--- START OF Supplied data ---

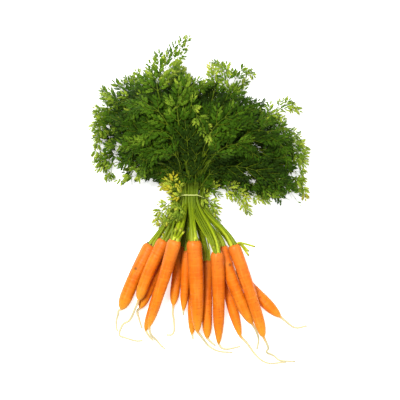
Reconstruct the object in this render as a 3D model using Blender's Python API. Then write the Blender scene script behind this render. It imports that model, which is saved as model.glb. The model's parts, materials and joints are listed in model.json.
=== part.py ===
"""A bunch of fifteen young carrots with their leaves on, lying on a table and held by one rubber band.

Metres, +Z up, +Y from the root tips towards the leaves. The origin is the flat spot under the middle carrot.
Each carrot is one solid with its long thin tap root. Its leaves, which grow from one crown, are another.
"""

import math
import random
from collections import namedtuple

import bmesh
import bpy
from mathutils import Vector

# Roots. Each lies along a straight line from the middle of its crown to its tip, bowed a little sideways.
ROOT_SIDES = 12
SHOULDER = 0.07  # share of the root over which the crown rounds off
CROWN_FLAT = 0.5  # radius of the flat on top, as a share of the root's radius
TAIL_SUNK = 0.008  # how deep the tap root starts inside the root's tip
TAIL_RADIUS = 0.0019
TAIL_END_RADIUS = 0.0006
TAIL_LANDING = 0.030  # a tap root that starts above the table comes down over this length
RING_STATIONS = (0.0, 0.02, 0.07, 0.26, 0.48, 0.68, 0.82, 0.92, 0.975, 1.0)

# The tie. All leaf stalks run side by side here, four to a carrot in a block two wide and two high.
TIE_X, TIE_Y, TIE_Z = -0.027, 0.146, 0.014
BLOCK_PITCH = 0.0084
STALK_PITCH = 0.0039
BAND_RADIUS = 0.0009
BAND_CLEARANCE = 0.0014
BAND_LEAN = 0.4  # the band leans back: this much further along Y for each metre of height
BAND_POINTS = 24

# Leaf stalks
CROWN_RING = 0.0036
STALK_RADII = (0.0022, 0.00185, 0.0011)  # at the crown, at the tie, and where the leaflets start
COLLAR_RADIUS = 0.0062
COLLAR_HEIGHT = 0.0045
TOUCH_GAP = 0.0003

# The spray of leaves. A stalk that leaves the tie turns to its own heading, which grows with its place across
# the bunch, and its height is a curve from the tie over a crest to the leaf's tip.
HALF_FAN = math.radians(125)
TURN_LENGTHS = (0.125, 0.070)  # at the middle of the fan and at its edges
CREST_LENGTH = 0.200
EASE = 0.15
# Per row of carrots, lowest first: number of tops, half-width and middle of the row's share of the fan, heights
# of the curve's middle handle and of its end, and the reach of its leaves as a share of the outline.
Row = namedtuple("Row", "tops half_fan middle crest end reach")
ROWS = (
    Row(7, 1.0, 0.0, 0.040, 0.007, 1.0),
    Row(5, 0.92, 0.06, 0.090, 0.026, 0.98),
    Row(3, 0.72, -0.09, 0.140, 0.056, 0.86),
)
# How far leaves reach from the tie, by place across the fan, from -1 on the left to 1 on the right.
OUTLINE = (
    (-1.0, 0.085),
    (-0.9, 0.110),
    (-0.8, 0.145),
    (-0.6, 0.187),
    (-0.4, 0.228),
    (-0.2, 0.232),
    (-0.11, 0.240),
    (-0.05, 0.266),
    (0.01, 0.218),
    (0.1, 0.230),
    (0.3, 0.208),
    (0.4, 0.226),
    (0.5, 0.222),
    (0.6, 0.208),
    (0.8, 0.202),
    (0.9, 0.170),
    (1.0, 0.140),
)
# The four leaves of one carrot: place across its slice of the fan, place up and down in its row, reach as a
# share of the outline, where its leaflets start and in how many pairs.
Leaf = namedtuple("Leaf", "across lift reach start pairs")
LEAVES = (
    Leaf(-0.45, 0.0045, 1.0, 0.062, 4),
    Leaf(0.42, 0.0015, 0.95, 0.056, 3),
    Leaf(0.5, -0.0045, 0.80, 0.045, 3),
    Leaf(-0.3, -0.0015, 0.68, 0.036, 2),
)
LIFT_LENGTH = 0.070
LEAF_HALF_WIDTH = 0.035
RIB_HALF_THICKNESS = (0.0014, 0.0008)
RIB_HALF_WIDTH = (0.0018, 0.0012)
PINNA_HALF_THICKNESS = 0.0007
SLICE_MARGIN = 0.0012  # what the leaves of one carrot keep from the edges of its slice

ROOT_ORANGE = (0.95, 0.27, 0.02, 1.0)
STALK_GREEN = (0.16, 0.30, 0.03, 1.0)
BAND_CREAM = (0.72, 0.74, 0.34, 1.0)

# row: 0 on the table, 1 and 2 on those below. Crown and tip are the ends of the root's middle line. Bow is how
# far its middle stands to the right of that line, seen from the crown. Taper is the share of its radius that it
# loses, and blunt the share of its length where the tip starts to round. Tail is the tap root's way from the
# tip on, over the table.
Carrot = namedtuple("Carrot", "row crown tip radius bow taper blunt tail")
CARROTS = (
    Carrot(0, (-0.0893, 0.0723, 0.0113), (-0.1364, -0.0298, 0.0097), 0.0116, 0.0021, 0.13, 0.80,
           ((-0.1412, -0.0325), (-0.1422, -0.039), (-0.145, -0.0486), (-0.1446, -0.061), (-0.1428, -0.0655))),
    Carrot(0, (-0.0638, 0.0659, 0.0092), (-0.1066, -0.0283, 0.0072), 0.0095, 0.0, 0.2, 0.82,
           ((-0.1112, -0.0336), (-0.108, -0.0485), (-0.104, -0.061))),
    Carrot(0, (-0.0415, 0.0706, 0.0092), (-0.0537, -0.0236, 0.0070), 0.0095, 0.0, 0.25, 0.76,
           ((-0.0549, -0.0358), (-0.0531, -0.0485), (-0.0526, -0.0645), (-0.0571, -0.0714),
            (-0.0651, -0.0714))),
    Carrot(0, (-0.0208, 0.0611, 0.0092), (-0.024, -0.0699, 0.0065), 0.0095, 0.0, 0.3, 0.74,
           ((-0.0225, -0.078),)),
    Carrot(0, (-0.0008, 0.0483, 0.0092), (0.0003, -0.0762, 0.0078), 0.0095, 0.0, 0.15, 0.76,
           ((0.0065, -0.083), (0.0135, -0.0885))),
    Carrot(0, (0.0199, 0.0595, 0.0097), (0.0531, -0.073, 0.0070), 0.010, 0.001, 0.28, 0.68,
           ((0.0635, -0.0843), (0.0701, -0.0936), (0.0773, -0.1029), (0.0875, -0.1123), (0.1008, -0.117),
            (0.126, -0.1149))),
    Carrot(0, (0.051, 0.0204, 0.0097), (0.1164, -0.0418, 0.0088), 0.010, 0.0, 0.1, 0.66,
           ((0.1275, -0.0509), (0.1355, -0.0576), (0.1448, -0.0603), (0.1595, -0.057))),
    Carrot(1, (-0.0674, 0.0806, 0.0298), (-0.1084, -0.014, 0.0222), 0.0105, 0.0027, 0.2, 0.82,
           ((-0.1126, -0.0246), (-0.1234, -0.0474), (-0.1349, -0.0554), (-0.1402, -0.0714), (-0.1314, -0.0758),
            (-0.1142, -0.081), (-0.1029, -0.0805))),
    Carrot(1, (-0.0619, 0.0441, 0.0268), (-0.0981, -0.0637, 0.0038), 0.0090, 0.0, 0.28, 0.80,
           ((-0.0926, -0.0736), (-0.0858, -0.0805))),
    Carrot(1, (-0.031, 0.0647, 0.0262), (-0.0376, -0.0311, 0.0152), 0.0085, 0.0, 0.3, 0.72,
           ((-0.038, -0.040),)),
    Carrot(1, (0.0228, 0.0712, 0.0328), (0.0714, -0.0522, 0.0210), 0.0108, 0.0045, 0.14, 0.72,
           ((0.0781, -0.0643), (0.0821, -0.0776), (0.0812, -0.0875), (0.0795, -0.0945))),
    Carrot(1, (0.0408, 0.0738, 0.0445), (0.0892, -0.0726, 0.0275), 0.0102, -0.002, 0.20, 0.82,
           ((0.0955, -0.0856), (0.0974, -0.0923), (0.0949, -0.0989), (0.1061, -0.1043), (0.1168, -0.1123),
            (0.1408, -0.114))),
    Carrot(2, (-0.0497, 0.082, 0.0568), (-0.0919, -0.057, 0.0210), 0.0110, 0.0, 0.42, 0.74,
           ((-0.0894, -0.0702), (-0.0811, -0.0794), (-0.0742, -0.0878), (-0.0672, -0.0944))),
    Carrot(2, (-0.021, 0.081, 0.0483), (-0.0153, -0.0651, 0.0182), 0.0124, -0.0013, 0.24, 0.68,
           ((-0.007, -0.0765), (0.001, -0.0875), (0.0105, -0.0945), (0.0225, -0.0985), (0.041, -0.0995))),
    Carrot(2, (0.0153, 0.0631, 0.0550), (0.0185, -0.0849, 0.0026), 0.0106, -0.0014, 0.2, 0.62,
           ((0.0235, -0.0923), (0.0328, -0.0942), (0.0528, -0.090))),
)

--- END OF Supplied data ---

** Task to complete **
Return a word-for-word copy of the lines from the beginning of the listing to the line holding "0.92, 0.975, 1.0)", both kept.

** Reply to the task **
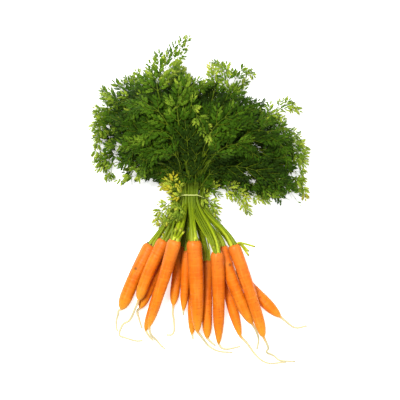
Reconstruct the object in this render as a 3D model using Blender's Python API. Then write the Blender scene script behind this render. It imports that model, which is saved as model.glb. The model's parts, materials and joints are listed in model.json.
=== part.py ===
"""A bunch of fifteen young carrots with their leaves on, lying on a table and held by one rubber band.

Metres, +Z up, +Y from the root tips towards the leaves. The origin is the flat spot under the middle carrot.
Each carrot is one solid with its long thin tap root. Its leaves, which grow from one crown, are another.
"""

import math
import random
from collections import namedtuple

import bmesh
import bpy
from mathutils import Vector

# Roots. Each lies along a straight line from the middle of its crown to its tip, bowed a little sideways.
ROOT_SIDES = 12
SHOULDER = 0.07  # share of the root over which the crown rounds off
CROWN_FLAT = 0.5  # radius of the flat on top, as a share of the root's radius
TAIL_SUNK = 0.008  # how deep the tap root starts inside the root's tip
TAIL_RADIUS = 0.0019
TAIL_END_RADIUS = 0.0006
TAIL_LANDING = 0.030  # a tap root that starts above the table comes down over this length
RING_STATIONS = (0.0, 0.02, 0.07, 0.26, 0.48, 0.68, 0.82, 0.92, 0.975, 1.0)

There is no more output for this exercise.